Multi-Objective Reinforcement Learning for Critical Scenario Generation of Autonomous Vehicles
Jiahui Wu, Chengjie Lu, Aitor Arrieta, Shaukat Ali
TL;DR
Problem: autonomous-vehicle dependability requires generating scenarios that jointly violate interdependent safety and functional requirements. Approach: MOEQT applies Envelope Q-learning to a multi-objective Markov decision process ($MOMDP$) that adaptively adjusts objective weights to configure testing environments and induce violations across multiple requirements. Contributions: formalizes AV testing as a MOMDP with a vector reward $\m{R}(t)$ derived from per-step objective measures, employs six CARLA roads with the Interfuser controller, and demonstrates superior performance against a random strategy and a fixed-weight single-objective RL in generating multi-objective violations. Significance: provides principled, adaptive scenario generation for comprehensive AV testing in dynamic environments, improving the ability to assess dependability and safety margins.
Abstract
Autonomous vehicles (AVs) make driving decisions without human intervention. Therefore, ensuring AVs' dependability is critical.

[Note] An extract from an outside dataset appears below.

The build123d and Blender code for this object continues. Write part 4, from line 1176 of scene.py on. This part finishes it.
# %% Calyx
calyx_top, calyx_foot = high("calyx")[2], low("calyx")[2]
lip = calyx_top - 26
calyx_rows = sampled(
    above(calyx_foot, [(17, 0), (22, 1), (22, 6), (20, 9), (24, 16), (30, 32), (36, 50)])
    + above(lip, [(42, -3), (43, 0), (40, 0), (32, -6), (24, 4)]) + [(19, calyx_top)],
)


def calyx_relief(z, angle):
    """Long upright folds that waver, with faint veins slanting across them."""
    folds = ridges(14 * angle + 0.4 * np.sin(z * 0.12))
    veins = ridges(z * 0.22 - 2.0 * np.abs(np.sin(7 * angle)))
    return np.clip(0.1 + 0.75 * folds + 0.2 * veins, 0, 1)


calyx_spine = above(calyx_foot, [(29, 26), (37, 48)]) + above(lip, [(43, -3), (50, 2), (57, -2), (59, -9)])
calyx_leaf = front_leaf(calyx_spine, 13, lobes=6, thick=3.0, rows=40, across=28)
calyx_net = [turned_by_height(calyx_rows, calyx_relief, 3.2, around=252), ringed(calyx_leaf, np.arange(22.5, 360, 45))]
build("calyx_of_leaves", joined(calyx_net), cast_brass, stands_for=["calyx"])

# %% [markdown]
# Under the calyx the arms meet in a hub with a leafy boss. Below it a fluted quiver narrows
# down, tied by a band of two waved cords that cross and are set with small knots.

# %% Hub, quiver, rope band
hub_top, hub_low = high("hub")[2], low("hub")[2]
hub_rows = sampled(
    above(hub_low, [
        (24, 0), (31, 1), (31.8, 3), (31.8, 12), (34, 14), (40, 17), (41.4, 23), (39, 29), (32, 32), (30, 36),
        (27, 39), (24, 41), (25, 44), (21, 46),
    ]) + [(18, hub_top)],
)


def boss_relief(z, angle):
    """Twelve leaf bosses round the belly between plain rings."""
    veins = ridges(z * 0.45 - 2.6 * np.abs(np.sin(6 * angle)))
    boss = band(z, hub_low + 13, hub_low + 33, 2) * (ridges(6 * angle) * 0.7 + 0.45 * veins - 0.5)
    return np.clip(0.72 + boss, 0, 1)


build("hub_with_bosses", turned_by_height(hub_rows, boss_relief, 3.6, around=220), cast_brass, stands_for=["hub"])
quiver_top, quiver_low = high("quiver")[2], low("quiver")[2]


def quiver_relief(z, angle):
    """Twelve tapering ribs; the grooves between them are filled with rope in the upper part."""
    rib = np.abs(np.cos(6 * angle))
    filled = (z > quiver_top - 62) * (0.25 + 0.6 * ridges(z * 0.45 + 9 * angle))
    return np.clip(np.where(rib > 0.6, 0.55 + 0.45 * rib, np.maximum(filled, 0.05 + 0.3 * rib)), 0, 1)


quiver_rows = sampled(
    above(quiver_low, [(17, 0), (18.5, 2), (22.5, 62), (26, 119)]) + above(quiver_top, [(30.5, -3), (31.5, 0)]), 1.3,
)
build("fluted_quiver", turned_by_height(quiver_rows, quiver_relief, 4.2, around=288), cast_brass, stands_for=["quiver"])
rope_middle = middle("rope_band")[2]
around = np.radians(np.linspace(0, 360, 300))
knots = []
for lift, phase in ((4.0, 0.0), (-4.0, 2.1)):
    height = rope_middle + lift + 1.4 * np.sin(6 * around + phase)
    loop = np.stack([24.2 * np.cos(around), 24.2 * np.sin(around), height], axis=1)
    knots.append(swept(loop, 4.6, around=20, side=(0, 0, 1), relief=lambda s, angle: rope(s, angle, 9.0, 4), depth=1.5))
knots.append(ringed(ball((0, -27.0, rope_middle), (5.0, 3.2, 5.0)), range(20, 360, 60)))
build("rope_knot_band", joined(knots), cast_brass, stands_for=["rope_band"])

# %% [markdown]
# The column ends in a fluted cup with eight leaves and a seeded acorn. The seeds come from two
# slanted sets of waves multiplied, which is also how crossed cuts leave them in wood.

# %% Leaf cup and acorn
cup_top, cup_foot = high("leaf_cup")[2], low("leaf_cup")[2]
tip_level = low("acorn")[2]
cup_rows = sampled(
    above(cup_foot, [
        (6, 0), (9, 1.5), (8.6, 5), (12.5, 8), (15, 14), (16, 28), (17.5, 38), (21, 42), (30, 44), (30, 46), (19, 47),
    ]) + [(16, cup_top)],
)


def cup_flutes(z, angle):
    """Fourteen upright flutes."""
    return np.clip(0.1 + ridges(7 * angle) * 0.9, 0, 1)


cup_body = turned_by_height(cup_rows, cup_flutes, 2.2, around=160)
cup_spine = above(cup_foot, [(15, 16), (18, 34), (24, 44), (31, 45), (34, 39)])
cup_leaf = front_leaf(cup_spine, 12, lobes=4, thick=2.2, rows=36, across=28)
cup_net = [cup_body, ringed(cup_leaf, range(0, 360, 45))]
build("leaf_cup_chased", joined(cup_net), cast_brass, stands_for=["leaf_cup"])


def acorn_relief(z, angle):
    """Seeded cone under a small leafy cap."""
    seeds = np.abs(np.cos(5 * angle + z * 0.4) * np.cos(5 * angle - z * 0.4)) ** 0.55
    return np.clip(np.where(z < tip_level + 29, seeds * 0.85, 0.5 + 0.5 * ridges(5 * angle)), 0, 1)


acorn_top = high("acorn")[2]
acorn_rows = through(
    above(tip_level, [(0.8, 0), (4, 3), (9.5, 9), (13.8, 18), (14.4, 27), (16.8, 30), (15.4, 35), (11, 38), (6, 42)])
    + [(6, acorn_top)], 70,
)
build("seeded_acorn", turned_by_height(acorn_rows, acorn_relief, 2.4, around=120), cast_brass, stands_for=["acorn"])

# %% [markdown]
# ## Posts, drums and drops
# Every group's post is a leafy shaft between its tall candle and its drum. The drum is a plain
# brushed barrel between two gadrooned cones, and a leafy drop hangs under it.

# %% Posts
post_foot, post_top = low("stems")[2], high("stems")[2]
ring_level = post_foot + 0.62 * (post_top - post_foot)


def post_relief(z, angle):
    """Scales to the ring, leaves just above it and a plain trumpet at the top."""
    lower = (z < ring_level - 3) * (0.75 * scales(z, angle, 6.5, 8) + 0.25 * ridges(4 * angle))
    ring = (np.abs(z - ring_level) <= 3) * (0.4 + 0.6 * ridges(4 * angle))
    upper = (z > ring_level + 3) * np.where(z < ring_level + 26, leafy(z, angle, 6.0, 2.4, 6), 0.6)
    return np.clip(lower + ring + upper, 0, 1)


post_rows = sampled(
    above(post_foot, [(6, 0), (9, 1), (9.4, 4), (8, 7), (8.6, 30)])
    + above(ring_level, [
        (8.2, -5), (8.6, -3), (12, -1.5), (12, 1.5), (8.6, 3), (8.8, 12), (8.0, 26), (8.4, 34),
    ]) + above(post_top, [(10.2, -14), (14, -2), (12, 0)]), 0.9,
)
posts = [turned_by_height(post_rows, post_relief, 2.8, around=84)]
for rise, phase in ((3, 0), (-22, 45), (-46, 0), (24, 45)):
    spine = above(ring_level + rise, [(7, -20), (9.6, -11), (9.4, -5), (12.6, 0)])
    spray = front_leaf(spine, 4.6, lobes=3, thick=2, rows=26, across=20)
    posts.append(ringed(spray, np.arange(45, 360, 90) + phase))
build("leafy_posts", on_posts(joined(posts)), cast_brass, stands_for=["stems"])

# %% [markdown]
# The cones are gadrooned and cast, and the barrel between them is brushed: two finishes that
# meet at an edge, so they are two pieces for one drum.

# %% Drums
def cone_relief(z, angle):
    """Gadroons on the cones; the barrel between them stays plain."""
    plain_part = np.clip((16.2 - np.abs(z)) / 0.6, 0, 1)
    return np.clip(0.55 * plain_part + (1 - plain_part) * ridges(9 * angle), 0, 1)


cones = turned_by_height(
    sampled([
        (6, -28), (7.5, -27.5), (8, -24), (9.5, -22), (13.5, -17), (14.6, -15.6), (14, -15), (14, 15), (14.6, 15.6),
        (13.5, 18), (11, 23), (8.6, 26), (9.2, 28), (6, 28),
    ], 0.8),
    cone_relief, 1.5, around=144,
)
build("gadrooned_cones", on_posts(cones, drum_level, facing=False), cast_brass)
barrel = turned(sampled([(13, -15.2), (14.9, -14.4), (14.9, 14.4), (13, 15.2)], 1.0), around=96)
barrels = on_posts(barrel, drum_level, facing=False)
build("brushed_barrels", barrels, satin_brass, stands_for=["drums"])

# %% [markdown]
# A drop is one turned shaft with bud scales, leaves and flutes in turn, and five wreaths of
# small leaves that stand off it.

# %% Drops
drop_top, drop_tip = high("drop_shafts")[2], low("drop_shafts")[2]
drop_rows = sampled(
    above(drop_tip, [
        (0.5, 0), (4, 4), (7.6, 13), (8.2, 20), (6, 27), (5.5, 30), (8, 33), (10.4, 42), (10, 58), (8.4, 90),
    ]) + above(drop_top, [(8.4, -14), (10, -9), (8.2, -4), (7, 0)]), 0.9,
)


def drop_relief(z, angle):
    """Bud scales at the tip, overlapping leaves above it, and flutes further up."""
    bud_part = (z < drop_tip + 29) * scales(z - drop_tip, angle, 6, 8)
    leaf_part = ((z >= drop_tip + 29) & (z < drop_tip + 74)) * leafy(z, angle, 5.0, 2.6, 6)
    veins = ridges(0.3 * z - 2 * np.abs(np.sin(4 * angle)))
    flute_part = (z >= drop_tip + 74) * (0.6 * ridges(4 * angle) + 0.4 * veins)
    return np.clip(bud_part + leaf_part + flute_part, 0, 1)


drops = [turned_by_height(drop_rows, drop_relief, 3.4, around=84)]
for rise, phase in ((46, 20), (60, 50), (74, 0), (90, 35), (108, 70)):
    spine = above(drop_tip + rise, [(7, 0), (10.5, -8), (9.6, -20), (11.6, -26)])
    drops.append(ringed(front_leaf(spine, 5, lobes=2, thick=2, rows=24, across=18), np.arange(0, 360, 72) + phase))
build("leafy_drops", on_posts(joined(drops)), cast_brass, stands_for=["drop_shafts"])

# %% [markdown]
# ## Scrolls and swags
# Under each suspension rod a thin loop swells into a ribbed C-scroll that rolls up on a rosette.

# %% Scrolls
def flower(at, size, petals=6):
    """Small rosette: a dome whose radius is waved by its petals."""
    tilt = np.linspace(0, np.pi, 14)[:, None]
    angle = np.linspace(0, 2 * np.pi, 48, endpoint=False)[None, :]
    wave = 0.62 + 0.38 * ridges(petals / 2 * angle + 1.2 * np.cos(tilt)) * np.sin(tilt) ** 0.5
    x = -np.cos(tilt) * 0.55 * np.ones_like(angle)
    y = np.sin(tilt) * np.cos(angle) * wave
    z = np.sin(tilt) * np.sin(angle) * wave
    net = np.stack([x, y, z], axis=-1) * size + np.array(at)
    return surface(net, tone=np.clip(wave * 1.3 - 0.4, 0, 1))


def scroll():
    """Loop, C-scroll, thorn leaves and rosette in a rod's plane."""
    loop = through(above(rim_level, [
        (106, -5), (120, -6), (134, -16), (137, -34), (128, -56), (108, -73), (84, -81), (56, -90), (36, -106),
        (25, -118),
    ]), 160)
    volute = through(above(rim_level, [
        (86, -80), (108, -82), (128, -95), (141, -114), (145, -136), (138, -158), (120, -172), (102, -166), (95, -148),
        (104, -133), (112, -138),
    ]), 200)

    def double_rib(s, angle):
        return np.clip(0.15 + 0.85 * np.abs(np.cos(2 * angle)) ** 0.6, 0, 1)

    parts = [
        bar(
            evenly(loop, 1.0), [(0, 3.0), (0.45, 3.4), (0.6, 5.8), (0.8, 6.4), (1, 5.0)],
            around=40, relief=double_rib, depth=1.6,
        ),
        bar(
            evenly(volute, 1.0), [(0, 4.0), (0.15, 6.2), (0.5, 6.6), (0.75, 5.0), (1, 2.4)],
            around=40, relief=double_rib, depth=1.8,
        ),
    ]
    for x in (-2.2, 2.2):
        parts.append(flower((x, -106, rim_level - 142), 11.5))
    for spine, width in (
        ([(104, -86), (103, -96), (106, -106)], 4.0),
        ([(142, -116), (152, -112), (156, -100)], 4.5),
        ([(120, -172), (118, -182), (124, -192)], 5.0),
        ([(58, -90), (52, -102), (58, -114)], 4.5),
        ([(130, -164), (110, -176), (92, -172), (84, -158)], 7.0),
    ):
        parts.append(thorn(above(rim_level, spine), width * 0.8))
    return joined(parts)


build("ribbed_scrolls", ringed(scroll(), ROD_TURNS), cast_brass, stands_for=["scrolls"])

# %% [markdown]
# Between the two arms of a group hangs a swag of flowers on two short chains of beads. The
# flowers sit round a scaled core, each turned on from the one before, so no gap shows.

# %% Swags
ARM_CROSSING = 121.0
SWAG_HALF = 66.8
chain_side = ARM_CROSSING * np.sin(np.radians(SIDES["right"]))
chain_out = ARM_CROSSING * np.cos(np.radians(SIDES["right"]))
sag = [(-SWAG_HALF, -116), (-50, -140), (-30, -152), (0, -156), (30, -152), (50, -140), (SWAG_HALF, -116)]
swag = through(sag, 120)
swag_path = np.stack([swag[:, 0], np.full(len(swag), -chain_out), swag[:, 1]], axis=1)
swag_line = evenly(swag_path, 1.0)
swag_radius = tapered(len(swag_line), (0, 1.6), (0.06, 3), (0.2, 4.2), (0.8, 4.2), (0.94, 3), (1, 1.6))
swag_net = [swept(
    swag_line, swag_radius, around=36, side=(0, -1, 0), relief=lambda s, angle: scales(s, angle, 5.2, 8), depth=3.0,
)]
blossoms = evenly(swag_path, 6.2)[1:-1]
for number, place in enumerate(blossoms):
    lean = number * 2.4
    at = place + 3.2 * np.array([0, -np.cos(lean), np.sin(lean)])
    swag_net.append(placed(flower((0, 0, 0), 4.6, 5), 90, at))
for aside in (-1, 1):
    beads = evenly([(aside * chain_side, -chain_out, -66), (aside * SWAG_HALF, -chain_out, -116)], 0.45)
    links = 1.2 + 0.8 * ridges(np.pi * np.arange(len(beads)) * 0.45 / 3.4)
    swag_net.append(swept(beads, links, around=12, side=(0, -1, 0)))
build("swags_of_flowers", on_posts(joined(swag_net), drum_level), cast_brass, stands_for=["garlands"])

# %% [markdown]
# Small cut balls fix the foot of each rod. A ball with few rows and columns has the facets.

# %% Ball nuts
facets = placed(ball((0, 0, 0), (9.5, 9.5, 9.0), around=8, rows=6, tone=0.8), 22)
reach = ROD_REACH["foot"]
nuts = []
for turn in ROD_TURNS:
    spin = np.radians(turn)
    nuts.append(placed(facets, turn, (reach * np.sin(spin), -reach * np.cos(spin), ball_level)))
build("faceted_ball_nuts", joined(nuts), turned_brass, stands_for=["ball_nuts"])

Despite significant research and development in AV development, their dependability assurance remains a significant challenge due to the complexity and unpredictability of their operating environments. Scenario-based testing evaluates AVs under various driving scenarios, but the unlimited number of potential scenarios highlights the importance of identifying critical scenarios that can violate safety or functional requirements. Such requirements are inherently interdependent and need to be tested simultaneously. To this end, we propose MOEQT, a novel multi-objective reinforcement learning (MORL)-based approach to generate critical scenarios that simultaneously test interdependent safety and functional requirements. MOEQT adapts Envelope Q-learning as the MORL algorithm, which dynamically adapts multi-objective weights to balance the relative importance between multiple objectives. MOEQT generates critical scenarios to violate multiple requirements through dynamically interacting with the AV environment, ensuring comprehensive AV testing. We evaluate MOEQT using an advanced end-to-end AV controller and a high-fidelity simulator and compare MOEQT with two baselines: a random strategy and a single-objective RL with a weighted reward function. Our evaluation results show that MOEQT achieved an overall better performance in identifying critical scenarios for violating multiple requirements than the baselines.